75. Les animaux, dont quelques-uns sont élevés au degré de plus grands animaux par le moyen de la conception, peuvent être appelés spermatiques ; mais ceux d’entre eux qui demeurent dans leur espèce, c’est-à-dire la plupart, naissent, se multiplient et sont détruits comme les grands animaux, et il n’y a qu’un petit nombre d’Élus, qui passe à un plus grand théâtre[3].

  1. v
  2. Édit.
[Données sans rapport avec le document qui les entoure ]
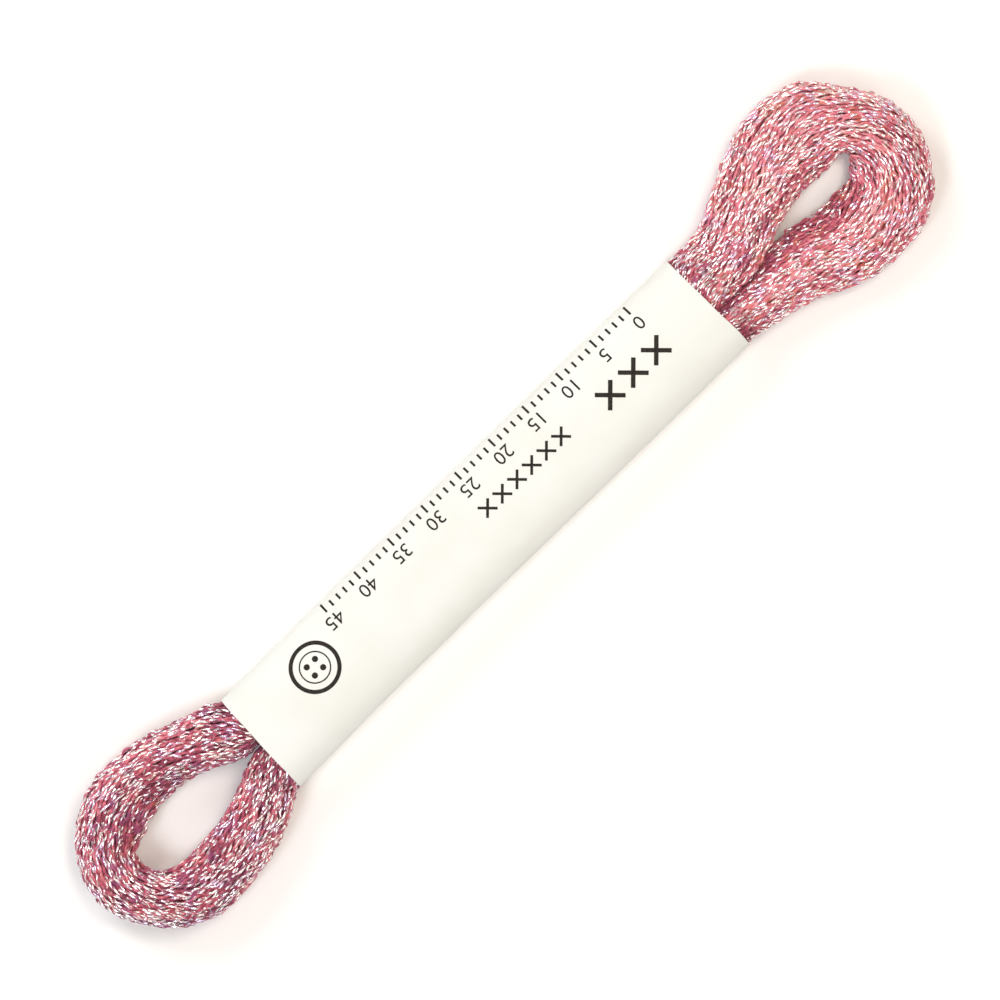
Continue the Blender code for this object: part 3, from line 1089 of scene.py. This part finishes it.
# The print is flat shapes in the band's own measures: along it, and round it
# from its highest line towards the back. It is read from the back.
INK_LIFT = 0.012
INK_SLICE = 0.35
INK_REACH = (-4.0, 9.0)
SCALE_START = 24.2
SCALE_LENGTH = 45
SCALE_PLACE = 5.0
LONG_TICK_EVERY = 5
LONG_TICK = 1.5
SHORT_TICK = 0.95
TICK_WIDTH = 0.25
NUMBER_PLACE = 3.75
NUMBER_HEIGHT = 1.55
NUMERAL_SHARE = 0.7
CROSS_ARM = 1.2
CROSS_ROWS = table(
    "first last pitch place size stroke",
    (-1.0, 12.0, 2.17, 0.75, 1.75, 0.30),
    (16.6, 24.0, 3.4, 0.25, 2.7, 0.48),
)
BUTTON_MIDDLE = (-25.8, 1.6)
BUTTON_RINGS = ((2.85, 2.40), (1.75, 1.60))
BUTTON_HOLE = 0.34
BUTTON_SPREAD = 0.62


def on_circle(middle, radius, angle):
    return middle[0] + radius * math.cos(angle), middle[1] + radius * math.sin(angle)


class Print:
    """Flat shapes for the ink, as corners (along, round) and faces."""

    def __init__(self):
        self.corners = []
        self.faces = []

    def shape(self, corners):
        first = len(self.corners)
        self.corners += [tuple(corner) for corner in corners]
        self.faces.append(tuple(range(first, len(self.corners))))

    def bar(self, middle, size, turn=0.0):
        cos, sin = math.cos(turn), math.sin(turn)
        half = [(-0.5, -0.5), (0.5, -0.5), (0.5, 0.5), (-0.5, 0.5)]
        self.shape([(middle[0] + a * size[0] * cos - b * size[1] * sin,
                     middle[1] + a * size[0] * sin + b * size[1] * cos) for a, b in half])

    def ring(self, middle, outer, inner, steps=64):
        for step in range(steps):
            a = math.tau * step / steps
            b = math.tau * (step + 1) / steps
            corners = (inner, a), (outer, a), (outer, b), (inner, b)
            self.shape([on_circle(middle, radius, angle) for radius, angle in corners])

    def disc(self, middle, radius, steps=16):
        self.shape([on_circle(middle, radius, math.tau * i / steps) for i in range(steps)])

    def number(self, value, middle, height):
        """Plain numerals, with their tops towards the front of the band."""
        text = bpy.data.curves.new("numeral", "FONT")
        text.body = str(value)
        text.align_x = "CENTER"
        text.align_y = "CENTER"
        text.size = height / NUMERAL_SHARE
        text.resolution_u = 3
        holder = add_object("numeral", text)
        mesh = holder.to_mesh()
        first = len(self.corners)
        self.corners += [(middle[0] - v.co.x, middle[1] - v.co.y) for v in mesh.vertices]
        self.faces += [tuple(first + v for v in face.vertices) for face in mesh.polygons]
        holder.to_mesh_clear()
        bpy.data.objects.remove(holder)
        bpy.data.curves.remove(text)


def laid_out_print():
    """A plain millimetre scale, two rows of crosses and a button."""
    ink = Print()
    for step in range(SCALE_LENGTH + 1):
        long = step % LONG_TICK_EVERY == 0
        reach = LONG_TICK if long else SHORT_TICK
        ink.bar((SCALE_START - step, SCALE_PLACE + reach / 2), (TICK_WIDTH, reach))
        if long:
            ink.number(step, (SCALE_START - step, NUMBER_PLACE), NUMBER_HEIGHT)
    for row in CROSS_ROWS:
        for x in np.arange(row.first, row.last + 0.01, row.pitch):
            for turn in (math.pi / 4, -math.pi / 4):
                ink.bar((x, row.place), (row.size * CROSS_ARM, row.stroke), turn)
    for outer, inner in BUTTON_RINGS:
        ink.ring(BUTTON_MIDDLE, outer, inner)
    x, y = BUTTON_MIDDLE
    for a in (-1, 1):
        for b in (-1, 1):
            ink.disc((x + a * BUTTON_SPREAD, y + b * BUTTON_SPREAD), BUTTON_HOLE)
    return ink


def make_print(material):
    """Cuts the print into narrow slices, and wraps it round the band."""
    ink = laid_out_print()
    shapes = bmesh.new()
    corners = [shapes.verts.new((x, y, 0.0)) for x, y in ink.corners]
    for face in ink.faces:
        shapes.faces.new([corners[i] for i in face])
    for level in np.arange(*INK_REACH, INK_SLICE):
        bmesh.ops.bisect_plane(shapes, geom=shapes.verts[:] + shapes.edges[:] + shapes.faces[:],
                               plane_co=(0.0, level, 0.0), plane_no=(0.0, 1.0, 0.0), dist=1e-5)
    bmesh.ops.triangulate(shapes, faces=shapes.faces[:])
    around = band_outline(0.0, np.zeros(1))[2]
    for corner in shapes.verts:
        share = 0.5 - corner.co.y / around
        place, outward = band_point(corner.co.x, share)
        corner.co = (place + INK_LIFT * np.array((0.0, *outward))) * MM
    mesh = bpy.data.meshes.new("band_print")
    shapes.to_mesh(mesh)
    shapes.free()
    mesh.materials.append(material)
    mesh.shade_smooth()
    piece = add_object("band_print", mesh)
    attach(piece, BODY)
    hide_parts("paper_band")


# ---- camera, floor and lights

# The photograph is 1000 pixels wide at 9.4 pixels for each millimetre. Its
# middle is over this place, and its top is turned this far from +Y.
VIEW_WIDTH = 1000 / 9.4
VIEW_MIDDLE = (0.53, 0.44, 3.0)
VIEW_TURN = math.radians(-45.0)
CAMERA_HEIGHT = 520.0

# From here on all lengths are in metres.
FAR_CLIP = 10.0
FLOOR_HALF = 3.0
FLOOR_DROP = 0.00002

# Azimuth is from +X towards +Y, in degrees as elevation is.
LAMPS = table(
    "name azimuth elevation distance size power colour",
    ("right", 0.0, 66.0, 0.45, 0.20, 0.70, (1.12, 1.0, 0.87)),
    ("left", 180.0, 50.0, 0.60, 0.22, 1.18, (0.94, 1.0, 1.08)),
    ("back", 90.0, 35.0, 0.50, 0.25, 1.02, (0.98, 1.0, 1.02)),
    ("front", 270.0, 55.0, 0.50, 0.25, 0.44, (1.04, 1.0, 0.95)),
)
SKY = 0.31
SKY_COLOUR = (1.05, 1.0, 0.94)


def make_camera():
    data = bpy.data.cameras.new("camera")
    data.lens = data.sensor_width * CAMERA_HEIGHT / VIEW_WIDTH
    data.clip_end = FAR_CLIP
    camera = add_object("camera", data)
    x, y, z = VIEW_MIDDLE
    camera.location = (x * MM, y * MM, (z + CAMERA_HEIGHT) * MM)
    camera.rotation_euler = (0.0, 0.0, VIEW_TURN)
    bpy.context.scene.camera = camera


def make_floor(material):
    size = FLOOR_HALF
    corners = [(-size, -size, 0), (size, -size, 0), (size, size, 0), (-size, size, 0)]
    floor = add_object("floor", make_mesh("floor", corners, [(0, 1, 2, 3)], material))
    floor.location.z = -FLOOR_DROP


def make_lights():
    for lamp in LAMPS:
        light = bpy.data.lights.new(lamp.name, "AREA")
        light.shape = "DISK"
        light.size = lamp.size
        light.energy = lamp.power
        light.color = lamp.colour
        holder = add_object(lamp.name, light)
        a = math.radians(lamp.azimuth)
        e = math.radians(lamp.elevation)
        towards = Vector((math.cos(e) * math.cos(a), math.cos(e) * math.sin(a), math.sin(e)))
        holder.location = towards * lamp.distance
        holder.rotation_euler = towards.to_track_quat("Z", "Y").to_euler()
        holder.visible_camera = False
    world = bpy.data.worlds.new("soft_white")
    world.use_nodes = True
    background = world.node_tree.nodes["Background"]
    background.inputs["Color"].default_value = (*SKY_COLOUR, 1.0)
    background.inputs["Strength"].default_value = SKY
    bpy.context.scene.world = world
    bpy.context.scene.view_settings.view_transform = "Standard"


make_camera()
make_floor(plain_material("pale_floor", PALE_FLOOR, 12.0, 2.0, Roughness=0.9))
make_lights()
make_thread(fibre_material(), film_material())
make_band(paper_material())
make_print(plain_material("dark_ink", INK, 2600.0, 3.0, Roughness=0.7, Specular_IOR_Level=0.2))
Erdm., p. 475 b.
  3. On retrouve ici l’idée métaphysique, propre à Leibnitz, de la disproportion entre le possible et l’être, le possible n’étant soumis qu’à la condition de l’harmonie interne, tandis que l’être est soumis en outre à la condition de l’harmonie externe on compossibilité. Beaucoup d’appelés, peu d’élus, telle pourrait être la formule de la loi leibnitienne de la création comme du système moderne de la sélection naturelle. Mais Leibnitz s’efforce de montrer que les choses sont ainsi, non parce que les forces mécaniques règnent seules dans l’univers, mais, au contraire, en vertu de l’action bienfaisante d’un Dieu qui est législateur et père en même temps qu’architecte. Et, selon lui, si tel possible se réalise de préférence aux autres, ce n’est pas seulement parce qu’il est mieux armé pour la lutte, c’est encore parce qu’il est une pièce de l’harmonie universelle.